As much as we try to win at life, life always wins. Every time. So where does that leave us? It leaves us in the only place we truly exist, right here and right now. The present moment. For most of us, a lot of the time, this can be the last place we actually want to be. And often for good reason: it can be uncomfortable, it means feeling pain, feeling loss, feeling rejection, feeling sadness, being anxious, depressed or angry.

This perceived gap between our actual state of being and how we think we should be can be the cause of tremendous suffering. But for those of us willing to start to front up and feel this deep, gritty unpleasantness, we discover to our surprise that it’s far more inviting than the dehumanising, unreal, sleepy and anxiety inducing pursuit of fake happiness.

 

So where does mindfulness come into this?

A regular mindfulness practice focuses our attention on the here and now. We let go of our need to be satisfied or fulfilled in the future, to be happy when we get the right job, partner, mental state, body shape, income, education and so on.

It’s a paradox: by being present, even if it is difficult, uncomfortable or hurting, we discover a deep, subtle and more profound contentment. This is the contentment of being undefended, unvarnished and vulnerable, the contentment of knowing and accepting that we are less than perfect.

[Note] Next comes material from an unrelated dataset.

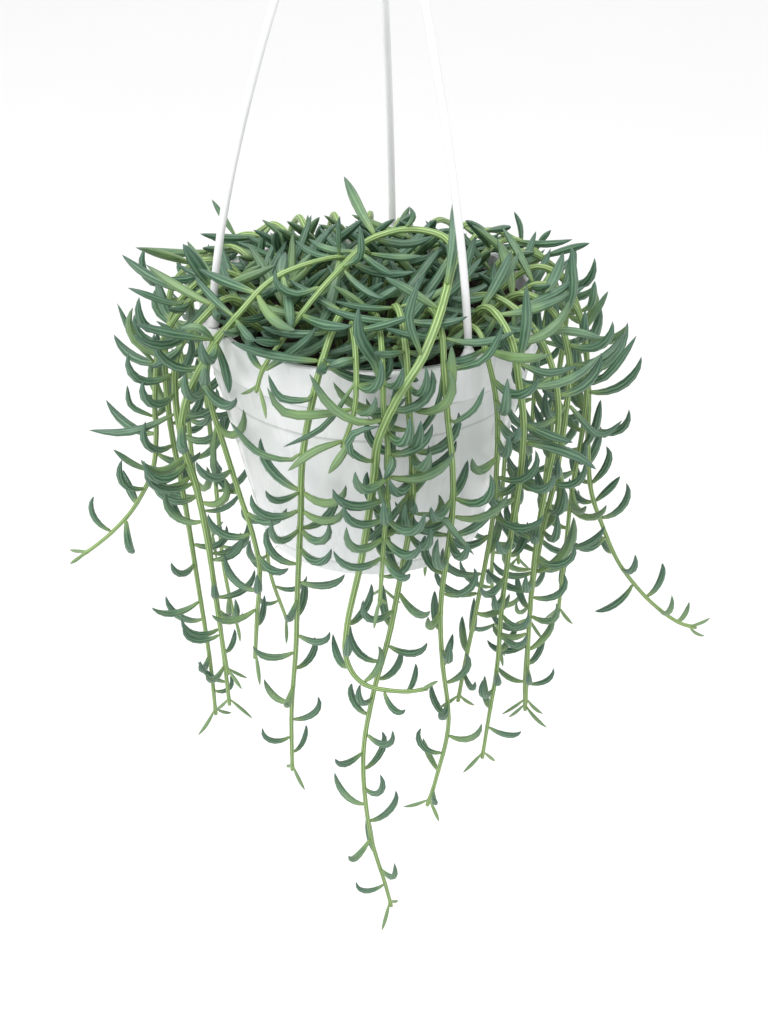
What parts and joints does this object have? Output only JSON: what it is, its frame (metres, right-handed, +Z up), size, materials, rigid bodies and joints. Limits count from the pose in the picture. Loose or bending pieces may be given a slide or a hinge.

It is an acknowledgement that ultimately we are not in control, no matter how hard we try and how much we wish things would be otherwise, we will feel sad, angry, rejected and hurt from time to time. That no matter what, we will be subject to sickness, old age and death.

This is the contentment of not seeking some mad escape from the reality of the life we are living, the contentment that comes from not fighting how things actually are. The joy of being a fully feeling human. Enjoy!